PROVIDED MATERIAL:

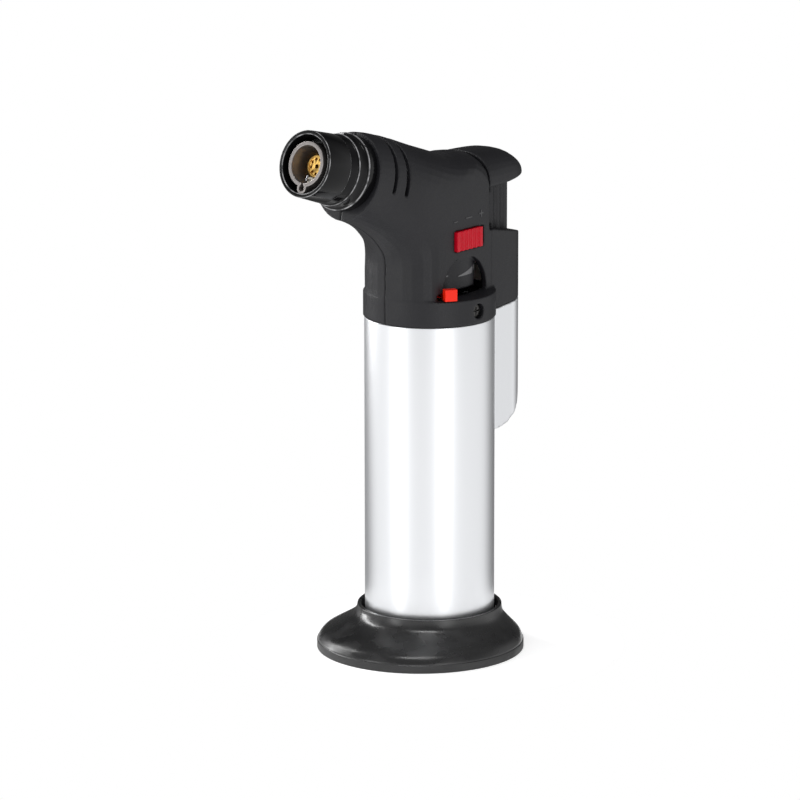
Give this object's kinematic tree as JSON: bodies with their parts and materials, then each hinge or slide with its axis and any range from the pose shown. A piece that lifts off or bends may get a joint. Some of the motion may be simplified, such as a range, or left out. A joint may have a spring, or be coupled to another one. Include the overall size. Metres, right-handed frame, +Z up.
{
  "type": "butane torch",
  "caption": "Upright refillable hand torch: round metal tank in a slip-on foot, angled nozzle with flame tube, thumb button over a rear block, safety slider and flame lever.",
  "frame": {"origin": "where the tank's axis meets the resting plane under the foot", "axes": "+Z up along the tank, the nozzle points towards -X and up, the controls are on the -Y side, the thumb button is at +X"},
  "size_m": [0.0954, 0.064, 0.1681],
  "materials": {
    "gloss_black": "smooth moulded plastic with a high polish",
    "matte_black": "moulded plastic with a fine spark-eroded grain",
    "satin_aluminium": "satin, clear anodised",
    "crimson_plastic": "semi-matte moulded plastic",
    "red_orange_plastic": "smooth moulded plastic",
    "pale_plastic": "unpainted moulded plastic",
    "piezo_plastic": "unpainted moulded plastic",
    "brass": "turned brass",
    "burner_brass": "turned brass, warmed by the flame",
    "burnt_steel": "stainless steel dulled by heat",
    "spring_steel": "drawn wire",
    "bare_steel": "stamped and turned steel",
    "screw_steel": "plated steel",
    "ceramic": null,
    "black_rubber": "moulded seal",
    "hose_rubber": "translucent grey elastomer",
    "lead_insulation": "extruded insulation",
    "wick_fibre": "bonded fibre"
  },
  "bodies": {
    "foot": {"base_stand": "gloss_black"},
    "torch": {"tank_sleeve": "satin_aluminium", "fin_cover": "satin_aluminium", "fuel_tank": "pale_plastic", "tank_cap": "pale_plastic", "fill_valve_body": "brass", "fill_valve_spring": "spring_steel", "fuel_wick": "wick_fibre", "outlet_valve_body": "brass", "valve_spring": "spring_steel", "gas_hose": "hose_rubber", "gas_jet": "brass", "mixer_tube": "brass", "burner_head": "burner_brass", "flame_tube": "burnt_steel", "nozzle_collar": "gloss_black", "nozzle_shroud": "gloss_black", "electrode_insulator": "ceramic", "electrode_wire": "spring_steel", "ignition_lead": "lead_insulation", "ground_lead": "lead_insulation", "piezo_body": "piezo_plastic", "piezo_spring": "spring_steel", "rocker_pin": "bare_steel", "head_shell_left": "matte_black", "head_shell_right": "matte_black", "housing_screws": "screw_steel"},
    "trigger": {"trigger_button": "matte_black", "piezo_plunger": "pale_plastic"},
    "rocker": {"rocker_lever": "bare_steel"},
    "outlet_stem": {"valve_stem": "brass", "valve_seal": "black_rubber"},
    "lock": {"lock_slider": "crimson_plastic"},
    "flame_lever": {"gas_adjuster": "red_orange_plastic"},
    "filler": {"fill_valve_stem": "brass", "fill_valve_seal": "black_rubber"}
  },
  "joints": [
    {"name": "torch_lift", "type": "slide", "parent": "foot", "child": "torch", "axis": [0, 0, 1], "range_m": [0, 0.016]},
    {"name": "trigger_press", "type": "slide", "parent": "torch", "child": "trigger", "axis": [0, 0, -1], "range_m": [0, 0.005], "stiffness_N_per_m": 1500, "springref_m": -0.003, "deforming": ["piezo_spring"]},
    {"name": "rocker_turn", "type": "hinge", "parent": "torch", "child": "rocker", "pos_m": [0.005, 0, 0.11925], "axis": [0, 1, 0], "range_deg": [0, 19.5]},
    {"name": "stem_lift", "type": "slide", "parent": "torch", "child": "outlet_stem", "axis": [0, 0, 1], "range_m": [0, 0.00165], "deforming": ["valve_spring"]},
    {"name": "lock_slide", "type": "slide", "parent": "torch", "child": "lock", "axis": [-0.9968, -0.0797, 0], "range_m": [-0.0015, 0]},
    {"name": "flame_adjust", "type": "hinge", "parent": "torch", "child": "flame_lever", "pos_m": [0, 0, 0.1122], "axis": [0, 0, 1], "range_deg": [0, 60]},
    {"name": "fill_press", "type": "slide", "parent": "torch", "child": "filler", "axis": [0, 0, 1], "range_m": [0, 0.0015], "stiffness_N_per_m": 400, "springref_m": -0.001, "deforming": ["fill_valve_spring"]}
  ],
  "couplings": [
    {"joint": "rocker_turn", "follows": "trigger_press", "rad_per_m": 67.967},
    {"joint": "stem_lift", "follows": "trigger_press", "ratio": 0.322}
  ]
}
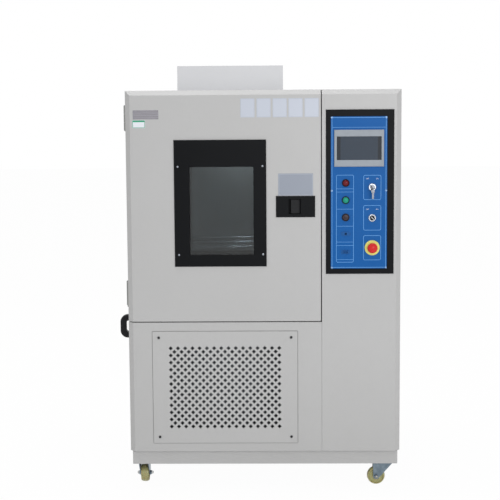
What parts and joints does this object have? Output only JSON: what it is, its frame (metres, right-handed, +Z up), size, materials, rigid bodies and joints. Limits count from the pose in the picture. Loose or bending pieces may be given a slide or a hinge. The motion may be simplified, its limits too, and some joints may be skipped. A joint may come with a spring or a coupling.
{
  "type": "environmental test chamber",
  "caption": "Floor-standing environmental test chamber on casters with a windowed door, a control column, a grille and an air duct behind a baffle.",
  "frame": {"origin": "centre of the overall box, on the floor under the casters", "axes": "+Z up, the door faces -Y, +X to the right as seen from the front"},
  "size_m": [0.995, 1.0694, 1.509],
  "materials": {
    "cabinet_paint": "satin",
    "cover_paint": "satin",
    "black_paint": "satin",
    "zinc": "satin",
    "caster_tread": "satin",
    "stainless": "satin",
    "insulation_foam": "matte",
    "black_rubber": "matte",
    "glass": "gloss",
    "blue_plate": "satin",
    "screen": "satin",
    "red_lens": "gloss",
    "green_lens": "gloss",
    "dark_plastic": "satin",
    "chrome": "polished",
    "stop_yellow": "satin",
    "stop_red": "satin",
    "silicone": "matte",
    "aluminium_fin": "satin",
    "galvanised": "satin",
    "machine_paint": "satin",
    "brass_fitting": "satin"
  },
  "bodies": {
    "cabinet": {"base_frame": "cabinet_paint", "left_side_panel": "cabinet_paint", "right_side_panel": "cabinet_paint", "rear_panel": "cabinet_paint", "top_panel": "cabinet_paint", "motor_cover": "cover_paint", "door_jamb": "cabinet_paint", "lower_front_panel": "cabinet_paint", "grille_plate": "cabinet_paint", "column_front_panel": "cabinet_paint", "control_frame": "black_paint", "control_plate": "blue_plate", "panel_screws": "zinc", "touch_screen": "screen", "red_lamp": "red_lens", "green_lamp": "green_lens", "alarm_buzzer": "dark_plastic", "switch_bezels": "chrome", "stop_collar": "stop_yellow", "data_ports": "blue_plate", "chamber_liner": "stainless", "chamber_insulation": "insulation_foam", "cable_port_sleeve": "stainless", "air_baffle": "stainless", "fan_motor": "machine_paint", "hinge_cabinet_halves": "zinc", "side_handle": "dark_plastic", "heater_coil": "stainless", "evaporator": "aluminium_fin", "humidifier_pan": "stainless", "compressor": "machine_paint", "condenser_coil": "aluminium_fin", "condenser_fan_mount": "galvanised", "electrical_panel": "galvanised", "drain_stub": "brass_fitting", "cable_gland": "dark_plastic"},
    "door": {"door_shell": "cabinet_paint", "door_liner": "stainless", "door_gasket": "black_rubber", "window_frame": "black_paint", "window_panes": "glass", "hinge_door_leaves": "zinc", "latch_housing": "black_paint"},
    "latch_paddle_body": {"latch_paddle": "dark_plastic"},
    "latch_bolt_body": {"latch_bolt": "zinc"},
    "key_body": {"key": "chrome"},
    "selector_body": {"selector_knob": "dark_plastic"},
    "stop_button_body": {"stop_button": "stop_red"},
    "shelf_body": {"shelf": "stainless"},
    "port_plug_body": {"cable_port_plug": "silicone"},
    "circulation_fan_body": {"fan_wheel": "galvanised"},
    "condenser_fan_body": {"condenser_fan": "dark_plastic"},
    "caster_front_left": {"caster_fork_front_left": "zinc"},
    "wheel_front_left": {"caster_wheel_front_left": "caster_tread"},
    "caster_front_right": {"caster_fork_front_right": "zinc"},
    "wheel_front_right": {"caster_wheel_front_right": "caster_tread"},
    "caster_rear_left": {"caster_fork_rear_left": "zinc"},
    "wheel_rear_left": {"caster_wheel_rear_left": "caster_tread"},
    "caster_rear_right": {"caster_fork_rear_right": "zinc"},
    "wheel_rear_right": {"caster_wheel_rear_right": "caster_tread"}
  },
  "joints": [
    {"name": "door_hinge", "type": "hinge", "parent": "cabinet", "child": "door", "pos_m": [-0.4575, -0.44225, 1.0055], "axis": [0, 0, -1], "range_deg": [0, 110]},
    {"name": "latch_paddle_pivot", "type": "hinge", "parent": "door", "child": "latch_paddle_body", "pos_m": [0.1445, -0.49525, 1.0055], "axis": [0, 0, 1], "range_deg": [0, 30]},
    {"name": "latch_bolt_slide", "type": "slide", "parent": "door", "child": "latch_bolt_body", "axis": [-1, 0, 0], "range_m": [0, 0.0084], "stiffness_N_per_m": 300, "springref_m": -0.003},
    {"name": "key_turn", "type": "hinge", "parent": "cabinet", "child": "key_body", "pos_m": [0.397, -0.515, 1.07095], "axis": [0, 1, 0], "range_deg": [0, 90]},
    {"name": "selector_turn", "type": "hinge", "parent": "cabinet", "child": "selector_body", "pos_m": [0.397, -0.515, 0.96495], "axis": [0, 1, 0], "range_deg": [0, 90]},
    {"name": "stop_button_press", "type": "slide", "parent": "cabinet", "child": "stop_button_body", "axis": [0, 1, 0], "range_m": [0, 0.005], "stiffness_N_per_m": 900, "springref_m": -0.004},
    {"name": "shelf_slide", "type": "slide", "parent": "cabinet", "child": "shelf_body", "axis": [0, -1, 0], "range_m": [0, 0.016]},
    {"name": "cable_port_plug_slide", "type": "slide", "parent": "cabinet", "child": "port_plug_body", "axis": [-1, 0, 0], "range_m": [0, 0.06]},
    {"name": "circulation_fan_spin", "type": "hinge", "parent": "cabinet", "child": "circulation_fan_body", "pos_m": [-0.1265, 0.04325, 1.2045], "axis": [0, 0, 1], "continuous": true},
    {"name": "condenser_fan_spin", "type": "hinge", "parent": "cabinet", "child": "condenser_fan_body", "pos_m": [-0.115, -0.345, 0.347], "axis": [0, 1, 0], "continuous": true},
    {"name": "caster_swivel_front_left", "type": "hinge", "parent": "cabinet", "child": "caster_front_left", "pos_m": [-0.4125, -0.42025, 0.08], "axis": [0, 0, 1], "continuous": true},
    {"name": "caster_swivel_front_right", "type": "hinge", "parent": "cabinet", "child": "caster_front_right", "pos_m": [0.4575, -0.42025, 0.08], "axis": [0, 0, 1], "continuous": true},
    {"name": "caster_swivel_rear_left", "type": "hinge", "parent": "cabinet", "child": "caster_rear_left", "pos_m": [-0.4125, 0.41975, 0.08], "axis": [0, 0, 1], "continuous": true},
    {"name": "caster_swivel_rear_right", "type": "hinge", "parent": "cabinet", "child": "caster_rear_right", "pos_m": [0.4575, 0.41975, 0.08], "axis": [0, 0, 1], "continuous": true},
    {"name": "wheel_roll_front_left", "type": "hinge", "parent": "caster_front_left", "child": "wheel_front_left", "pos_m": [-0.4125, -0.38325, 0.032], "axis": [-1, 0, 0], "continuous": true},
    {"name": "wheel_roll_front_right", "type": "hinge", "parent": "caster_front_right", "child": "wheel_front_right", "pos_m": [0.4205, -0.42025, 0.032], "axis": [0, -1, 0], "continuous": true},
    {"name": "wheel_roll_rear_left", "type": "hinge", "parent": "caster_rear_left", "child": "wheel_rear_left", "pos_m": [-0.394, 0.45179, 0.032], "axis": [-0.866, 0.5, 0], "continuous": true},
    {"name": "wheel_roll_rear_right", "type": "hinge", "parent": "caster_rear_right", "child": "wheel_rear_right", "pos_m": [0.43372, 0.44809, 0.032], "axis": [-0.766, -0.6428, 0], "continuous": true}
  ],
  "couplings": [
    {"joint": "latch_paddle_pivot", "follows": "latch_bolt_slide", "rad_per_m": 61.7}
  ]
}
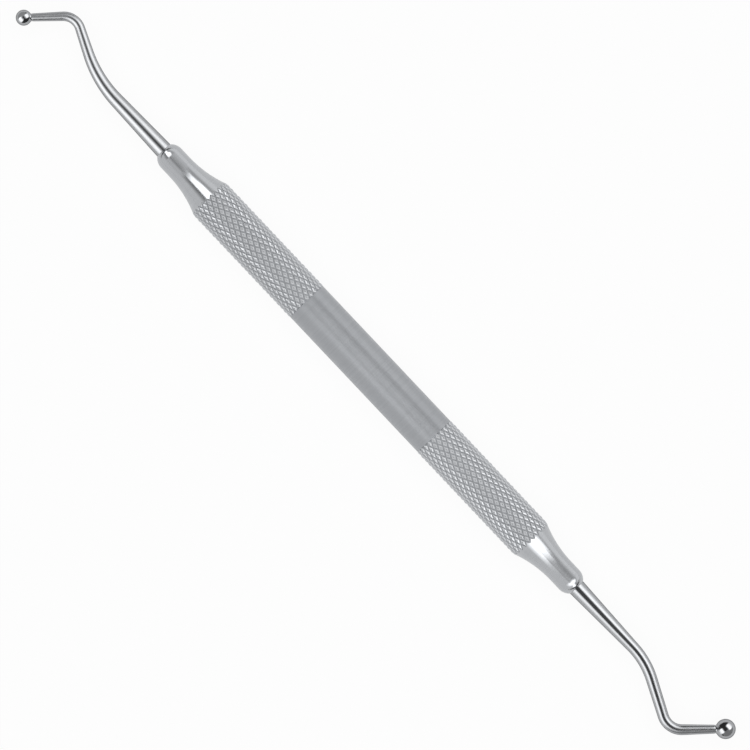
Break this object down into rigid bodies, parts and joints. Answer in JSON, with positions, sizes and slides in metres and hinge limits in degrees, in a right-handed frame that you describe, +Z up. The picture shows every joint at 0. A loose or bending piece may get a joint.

WRITTEN PROBLEM:
Copy out the lines in which the string "JSON" appears.

PROBLEM SOLUTION:
Give this object's kinematic tree as JSON: bodies with their parts and materials, then each hinge or slide with its axis and any range from the pose shown. A piece that lifts off or bends may get a joint. Some of the motion may be simplified, such as a range, or left out. A joint may have a spring, or be coupled to another one. Include the overall size. Metres, right-handed frame, +Z up.
What parts and joints does this object have? Output only JSON: what it is, its frame (metres, right-handed, +Z up), size, materials, rigid bodies and joints. Limits count from the pose in the picture. Loose or bending pieces may be given a slide or a hinge. The motion may be simplified, its limits too, and some joints may be skipped. A joint may come with a spring or a coupling.
Break this object down into rigid bodies, parts and joints. Answer in JSON, with positions, sizes and slides in metres and hinge limits in degrees, in a right-handed frame that you describe, +Z up. The picture shows every joint at 0. A loose or bending piece may get a joint.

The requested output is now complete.